RECORDS FOR THIS TASK:
______
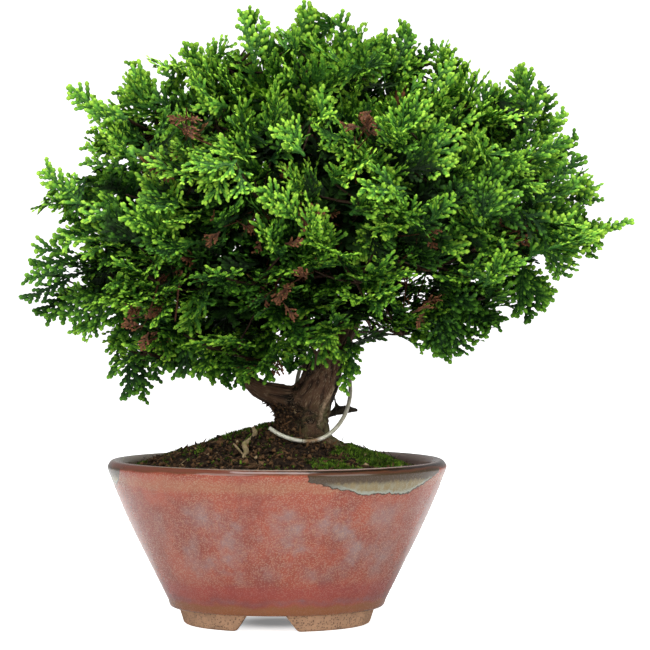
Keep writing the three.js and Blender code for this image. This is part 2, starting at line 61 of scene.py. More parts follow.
______
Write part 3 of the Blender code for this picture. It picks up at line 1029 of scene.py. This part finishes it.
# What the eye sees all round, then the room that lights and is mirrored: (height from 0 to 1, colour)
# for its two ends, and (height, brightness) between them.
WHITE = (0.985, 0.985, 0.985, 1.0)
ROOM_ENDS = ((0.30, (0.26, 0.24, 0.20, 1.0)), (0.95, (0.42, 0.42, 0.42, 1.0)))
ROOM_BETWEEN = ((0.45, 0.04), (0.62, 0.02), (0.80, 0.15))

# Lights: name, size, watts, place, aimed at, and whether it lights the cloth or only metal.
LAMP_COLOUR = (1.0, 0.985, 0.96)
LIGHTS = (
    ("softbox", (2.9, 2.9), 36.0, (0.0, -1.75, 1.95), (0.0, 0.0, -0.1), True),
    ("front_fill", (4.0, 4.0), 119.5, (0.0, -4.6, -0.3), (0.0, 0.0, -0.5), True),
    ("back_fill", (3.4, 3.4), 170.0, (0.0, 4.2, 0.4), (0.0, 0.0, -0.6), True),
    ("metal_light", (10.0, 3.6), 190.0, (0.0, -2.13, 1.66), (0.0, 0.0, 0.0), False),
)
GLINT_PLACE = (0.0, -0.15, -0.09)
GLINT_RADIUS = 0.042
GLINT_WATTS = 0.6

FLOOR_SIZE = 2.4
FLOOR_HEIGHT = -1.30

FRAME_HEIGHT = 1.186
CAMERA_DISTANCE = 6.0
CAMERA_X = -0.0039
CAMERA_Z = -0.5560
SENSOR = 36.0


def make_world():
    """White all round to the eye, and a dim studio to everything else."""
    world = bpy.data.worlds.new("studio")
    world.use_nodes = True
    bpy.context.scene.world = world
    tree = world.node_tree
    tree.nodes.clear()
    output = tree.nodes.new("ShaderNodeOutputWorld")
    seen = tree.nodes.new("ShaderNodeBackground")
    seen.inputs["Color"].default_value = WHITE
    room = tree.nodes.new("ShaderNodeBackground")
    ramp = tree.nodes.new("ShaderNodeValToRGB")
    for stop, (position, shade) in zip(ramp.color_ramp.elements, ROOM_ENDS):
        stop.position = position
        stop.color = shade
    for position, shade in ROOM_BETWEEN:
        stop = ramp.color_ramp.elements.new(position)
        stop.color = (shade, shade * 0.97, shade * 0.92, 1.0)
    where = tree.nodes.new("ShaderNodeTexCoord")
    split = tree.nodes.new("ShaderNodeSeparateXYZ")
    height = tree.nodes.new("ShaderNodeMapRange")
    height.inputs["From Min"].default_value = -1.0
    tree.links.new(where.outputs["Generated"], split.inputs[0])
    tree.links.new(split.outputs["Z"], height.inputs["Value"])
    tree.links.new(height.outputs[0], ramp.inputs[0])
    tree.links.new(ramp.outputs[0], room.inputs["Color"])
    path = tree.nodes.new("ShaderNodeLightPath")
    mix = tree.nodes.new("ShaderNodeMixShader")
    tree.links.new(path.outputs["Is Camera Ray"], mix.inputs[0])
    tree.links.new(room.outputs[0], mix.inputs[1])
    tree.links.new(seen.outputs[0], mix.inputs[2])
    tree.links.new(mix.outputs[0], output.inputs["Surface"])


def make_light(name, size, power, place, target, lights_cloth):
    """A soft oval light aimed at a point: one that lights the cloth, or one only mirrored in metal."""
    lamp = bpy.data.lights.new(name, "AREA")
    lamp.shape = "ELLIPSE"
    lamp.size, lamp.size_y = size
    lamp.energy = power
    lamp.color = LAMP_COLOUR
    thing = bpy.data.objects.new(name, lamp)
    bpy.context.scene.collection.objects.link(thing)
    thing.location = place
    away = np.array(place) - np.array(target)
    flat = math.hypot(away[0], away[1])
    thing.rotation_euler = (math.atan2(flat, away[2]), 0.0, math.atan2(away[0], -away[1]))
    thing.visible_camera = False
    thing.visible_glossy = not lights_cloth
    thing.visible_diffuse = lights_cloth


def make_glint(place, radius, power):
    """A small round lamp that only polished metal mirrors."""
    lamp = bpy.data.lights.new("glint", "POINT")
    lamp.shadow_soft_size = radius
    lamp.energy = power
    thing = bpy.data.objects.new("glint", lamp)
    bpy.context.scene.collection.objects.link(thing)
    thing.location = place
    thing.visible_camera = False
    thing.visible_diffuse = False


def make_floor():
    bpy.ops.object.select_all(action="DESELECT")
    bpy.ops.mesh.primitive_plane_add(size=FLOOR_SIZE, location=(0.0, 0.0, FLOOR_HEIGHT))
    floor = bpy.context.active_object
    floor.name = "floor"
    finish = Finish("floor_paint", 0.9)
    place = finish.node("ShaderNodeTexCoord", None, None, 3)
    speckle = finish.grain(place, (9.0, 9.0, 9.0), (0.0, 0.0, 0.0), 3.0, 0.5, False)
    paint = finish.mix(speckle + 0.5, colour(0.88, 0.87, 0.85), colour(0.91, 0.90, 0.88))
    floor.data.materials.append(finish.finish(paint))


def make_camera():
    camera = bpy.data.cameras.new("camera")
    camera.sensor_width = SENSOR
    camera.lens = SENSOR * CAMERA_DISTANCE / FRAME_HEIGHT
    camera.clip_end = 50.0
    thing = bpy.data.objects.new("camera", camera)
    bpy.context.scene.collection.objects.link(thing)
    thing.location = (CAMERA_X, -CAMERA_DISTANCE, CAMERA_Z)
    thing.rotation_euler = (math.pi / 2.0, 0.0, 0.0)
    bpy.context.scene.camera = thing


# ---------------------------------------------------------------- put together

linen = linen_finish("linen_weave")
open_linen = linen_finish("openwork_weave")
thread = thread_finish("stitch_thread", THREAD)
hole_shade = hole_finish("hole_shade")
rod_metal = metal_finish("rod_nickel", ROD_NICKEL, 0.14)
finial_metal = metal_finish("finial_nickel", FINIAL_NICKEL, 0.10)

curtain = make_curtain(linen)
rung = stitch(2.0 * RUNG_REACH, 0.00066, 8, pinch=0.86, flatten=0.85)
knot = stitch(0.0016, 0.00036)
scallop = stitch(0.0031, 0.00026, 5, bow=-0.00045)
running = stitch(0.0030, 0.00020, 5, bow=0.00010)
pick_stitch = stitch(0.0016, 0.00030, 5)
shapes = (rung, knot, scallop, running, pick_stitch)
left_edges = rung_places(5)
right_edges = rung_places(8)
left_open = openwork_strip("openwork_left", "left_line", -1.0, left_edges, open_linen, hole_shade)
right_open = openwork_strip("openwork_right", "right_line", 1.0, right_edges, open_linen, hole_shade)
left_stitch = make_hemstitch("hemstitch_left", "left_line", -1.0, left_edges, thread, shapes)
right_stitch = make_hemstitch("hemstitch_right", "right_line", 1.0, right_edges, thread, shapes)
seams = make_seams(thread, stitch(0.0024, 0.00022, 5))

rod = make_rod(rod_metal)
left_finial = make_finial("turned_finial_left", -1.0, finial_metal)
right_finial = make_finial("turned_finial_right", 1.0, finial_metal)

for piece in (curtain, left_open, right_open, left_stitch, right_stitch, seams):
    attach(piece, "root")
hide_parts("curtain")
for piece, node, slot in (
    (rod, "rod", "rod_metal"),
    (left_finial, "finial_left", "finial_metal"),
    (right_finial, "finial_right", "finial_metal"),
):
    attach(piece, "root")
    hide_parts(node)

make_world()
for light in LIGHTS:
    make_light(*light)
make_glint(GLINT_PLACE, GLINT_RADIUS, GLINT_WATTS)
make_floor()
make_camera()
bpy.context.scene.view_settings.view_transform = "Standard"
______
REQUEST:
Lines holding the word "piece" should be counted across the entries; state only how many there are.

SOLUTION TO THIS PROBLEM:
4